Who is right? It is obviously hard to tell. Announced programs are never implemented as such. Political realities and the need for support by Congress force minor and major adjustments. It is safe to assume that only those measures not too inconsistent with the views of Paul Ryan, Mitch McConnell, and their own constituencies will see the light of day.
Under this assumption, what happens to the US economy depends mainly on the balance between macroeconomic and trade measures.
On the macroeconomic front, signs point to larger fiscal deficits, as a result of both higher infrastructure spending and corporate and personal tax cuts. (Promises to finance infrastructure spending largely through private funds, and to find savings to offset the tax cuts, must be taken with the usual grain of salt). Tax cuts fit both the Trump agenda as well as the older agenda of supply-siders.

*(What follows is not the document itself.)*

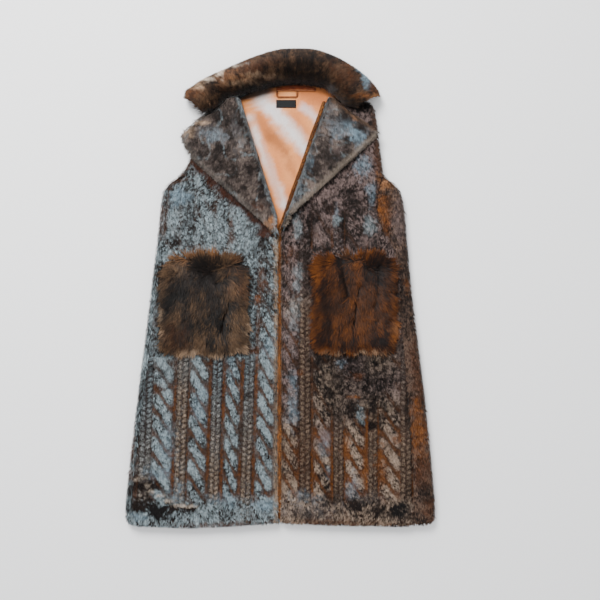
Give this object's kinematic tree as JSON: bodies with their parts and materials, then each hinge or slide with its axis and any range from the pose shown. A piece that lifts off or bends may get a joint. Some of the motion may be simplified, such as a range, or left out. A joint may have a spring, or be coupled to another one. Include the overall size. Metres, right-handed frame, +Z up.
{
  "type": "faux fur vest laid flat",
  "caption": "Long sleeveless faux fur vest laid flat on its back, with a notched collar, turned-back lapels, cable-embossed fronts and long-pile patch pockets.",
  "frame": {"origin": "middle of the box round the vest, on the ground under its back panel", "axes": "+Z up from the ground through the fronts, +Y from the hem to the collar, +X to the right as seen from above"},
  "size_m": [0.5928, 0.9123, 0.0486],
  "materials": {
    "short_pile": "short embossed fur pile, dark brown at the root with frosted blue-grey tips",
    "deep_pile": "plain deep fur pile, dark brown with grey frosting",
    "long_pile": "long shaggy chestnut fur",
    "brushed_lining": "brushed peach and tan lining with pale bands",
    "rust_facing": "rust-brown short pile edge",
    "chestnut_band": "chestnut suede band",
    "tan_tape": "flat woven tape",
    "woven_label": "charcoal woven label, bare"
  },
  "bodies": {
    "root": {"back": "short_pile", "front_left": "short_pile", "front_right": "short_pile", "lining": "brushed_lining", "lapel_left": "deep_pile", "lapel_right": "deep_pile", "collar": "deep_pile", "pocket_left": "long_pile", "pocket_right": "long_pile", "facing_right": "rust_facing", "neck_band": "chestnut_band", "hanger_loop": "tan_tape", "label": "woven_label"}
  },
  "joints": []
}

The main limits to deficits might be the need to convince those Republicans who see debt as evil to vote for the spending and tax measures.
If deficits take place, they will lead to higher spending and higher growth for some time. And with the US economy already operating close to potential, deficits will lead to higher inflation. If the current relation between inflation and unemployment (the so-called Phillips curve relation) holds, inflation may not increase very much, but it will increase, potentially leading the US Federal Reserve to react by increasing interest rates faster than it intended to before the election.

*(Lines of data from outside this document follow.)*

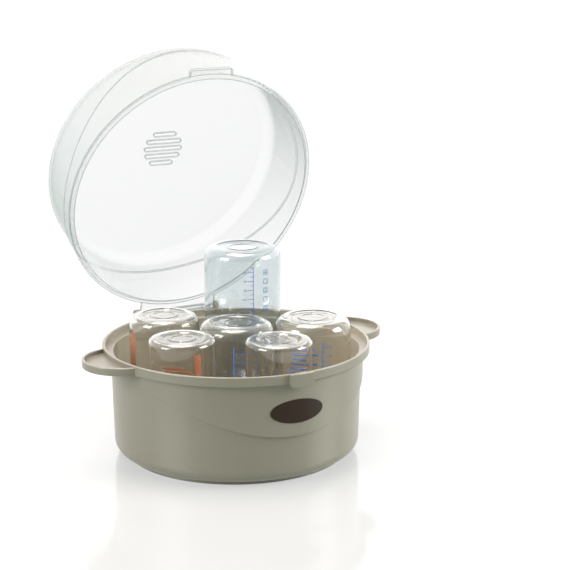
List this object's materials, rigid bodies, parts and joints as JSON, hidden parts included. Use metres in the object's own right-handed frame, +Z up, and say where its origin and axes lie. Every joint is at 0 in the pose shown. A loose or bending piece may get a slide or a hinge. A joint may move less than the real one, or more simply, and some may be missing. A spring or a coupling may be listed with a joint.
{
  "type": "microwave bottle sterilizer",
  "caption": "Round microwave steam sterilizer with a hinged clear lid, a deep tub with ears, and a rack of feeding bottles stood on their mouths.",
  "frame": {"origin": "on the tub's axis, in the plane that the tub stands on", "axes": "+Z up, -Y to the front with the catch and the badge, +Y to the hinge, +X to the right ear as seen from the front"},
  "size_m": [0.29, 0.3137, 0.3513],
  "materials": {
    "tub": "satin moulded polypropylene, greige",
    "badge": "dark brown satin plate, blank",
    "lid": "clear, faintly milky polypropylene",
    "rack": "satin moulded polypropylene, warm greige",
    "bottle": "clear glossy plastic with printed scales"
  },
  "bodies": {
    "tub": {"tub": "tub", "badge_plate": "badge"},
    "lid": {"lid": "lid"},
    "rack": {"bottle_rack": "rack"},
    "bottle_front": {"bottle_front": "bottle"},
    "bottle_left": {"bottle_left": "bottle"},
    "bottle_rear_left": {"bottle_rear_left": "bottle"},
    "bottle_rear_right": {"bottle_rear_right": "bottle"},
    "bottle_right": {"bottle_right": "bottle"},
    "bottle_centre": {"bottle_centre": "bottle"}
  },
  "joints": [
    {"name": "lid_hinge", "type": "hinge", "parent": "tub", "child": "lid", "pos_m": [0, 0.127, 0.0995], "axis": [-1, 0, 0], "range_deg": [-70, 0]},
    {"name": "rack_lift", "type": "slide", "parent": "tub", "child": "rack", "axis": [0, 0, 1], "range_m": [0, 0.06]},
    {"name": "front_bottle_lift", "type": "slide", "parent": "rack", "child": "bottle_front", "axis": [0, 0, 1], "range_m": [0, 0.105]},
    {"name": "left_bottle_lift", "type": "slide", "parent": "rack", "child": "bottle_left", "axis": [0, 0, 1], "range_m": [0, 0.105]},
    {"name": "rear_left_bottle_lift", "type": "slide", "parent": "rack", "child": "bottle_rear_left", "axis": [0, 0, 1], "range_m": [0, 0.105]},
    {"name": "rear_right_bottle_lift", "type": "slide", "parent": "rack", "child": "bottle_rear_right", "axis": [0, 0, 1], "range_m": [0, 0.062]},
    {"name": "right_bottle_lift", "type": "slide", "parent": "rack", "child": "bottle_right", "axis": [0, 0, 1], "range_m": [0, 0.105]},
    {"name": "centre_bottle_lift", "type": "slide", "parent": "rack", "child": "bottle_centre", "axis": [0, 0, 1], "range_m": [0, 0.105]}
  ]
}
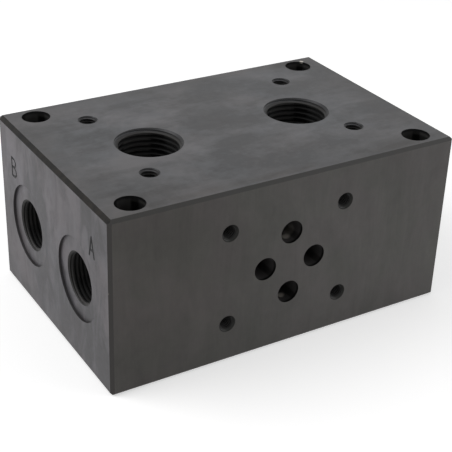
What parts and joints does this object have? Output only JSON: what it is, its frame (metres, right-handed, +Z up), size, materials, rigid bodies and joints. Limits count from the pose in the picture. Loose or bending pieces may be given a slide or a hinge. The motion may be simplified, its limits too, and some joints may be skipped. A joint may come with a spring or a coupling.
{
  "type": "hydraulic manifold block",
  "caption": "Rectangular steel hydraulic manifold block with a size 6 valve face, threaded pressure, tank and work ports, mounting holes and plugged cross drillings.",
  "frame": {"origin": "centre of the underside", "axes": "+X along the block's length, away from the end face with the work ports; +Y from the valve face to the back face; +Z up, out of the face with the pressure and tank ports"},
  "size_m": [0.12, 0.08, 0.058],
  "materials": {
    "blackened_steel": "phosphated, dark grey, satin, with faint milling marks",
    "plug_steel": "black oxide, satin"
  },
  "bodies": {
    "root": {"manifold_block": "blackened_steel", "pressure_gallery_plug": "plug_steel", "tank_gallery_plug": "plug_steel"}
  },
  "joints": []
}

Will the Fed indeed clamp down on demand and increase interest rates to prevent overheating? While Donald Trump the candidate criticized Fed Chair Janet Yellen for being too dovish, Donald Trump the President is likely to have a different view. Some of his advisers are however more genuinely hawkish, so the new appointments, now and in coming years, may move the Fed in a more hawkish direction. If so, the deficits will have less effect on output and more effect on interest rates.
To the extent that both growth and interest rates are higher, the dollar is likely to appreciate, leading, ironically, to larger US trade deficits, which Donald Trump the candidate indicated he wanted to fight. This leads me to trade issues and trade measures.
A major part of the pre-election program emphasized the use of tariffs to reduce imports and reestablish a "level playing field." Imposing tariffs on a major scale would decrease growth and make a recession more likely.
The arguments are well known, but worth repeating. Tariffs by themselves may indeed reduce imports, increase the demand for domestic goods, and increase output (although, even then, as pointed out by Robert Mundell more than fifty years ago, the exchange rate may appreciate enough to lead to lower output in the end). But the "by themselves" assumption is just not right: Tariffs imposed by the United States would most likely lead to a tariff war and thus decrease exports. And the decrease in imports and exports would not be a wash. On the demand side, higher import prices would lead the Fed to increase interest rates further. On the supply side, and in my opinion more importantly, the tariffs would put into question global supply chains, disrupt production and trade, and decrease productivity. The effects might be hard to quantify, but they would be there.
Given this, and presumably heavy lobbying by exporters, it is reasonable to think that the Trump administration will go slowly, starting with mainly symbolic measures as a sign of a longer commitment. But one cannot be sure, and things could quickly escalate. When Mexico is asked to pay for the border wall, it may react badly, leading to a tariff war. If and when China is labeled a currency manipulator, it may well react by imposing tariffs on some US goods. And, to return to macroeconomics, as fiscal deficits lead to larger trade deficits, the pressure to reduce them through more tariffs, as misdirected as that strategy is, will likely increase.
So, in the end, expansion or recession will depend on the balance between macroeconomic and trade measures. My own guess is the first will dominate, and growth will be sustained, at least for some time. Will it be enough to satisfy those who voted for Donald Trump, worried about their incomes and their futures? I am not so sure. Growth will indeed lift most boats. But many measures will push in the opposite direction. Lower corporate taxes, lower personal taxes on the rich, and financial deregulation will increase the share of output going to capital (this probably explains in part what is happening to the stock market). The (now partial?) dismantling of Obamacare, if it is to happen, will not help the twenty or so million who benefit from it today. Tariffs on foreign goods may save some middle class jobs but will destroy others and increase the cost of living for those at the bottom end of the income distribution. Inequality may well go up, not down.
Take these remarks for what they are, an early analysis of a still unknown set of measures, all with complex effects. Actual measures will differ, accidents will happen. But predictions of recession were too pessimistic. If macro measures dominate trade measures, we may be in for a Trump expansion, at least for a time.
Author's note: I thank my PIIE colleagues for very useful discussions.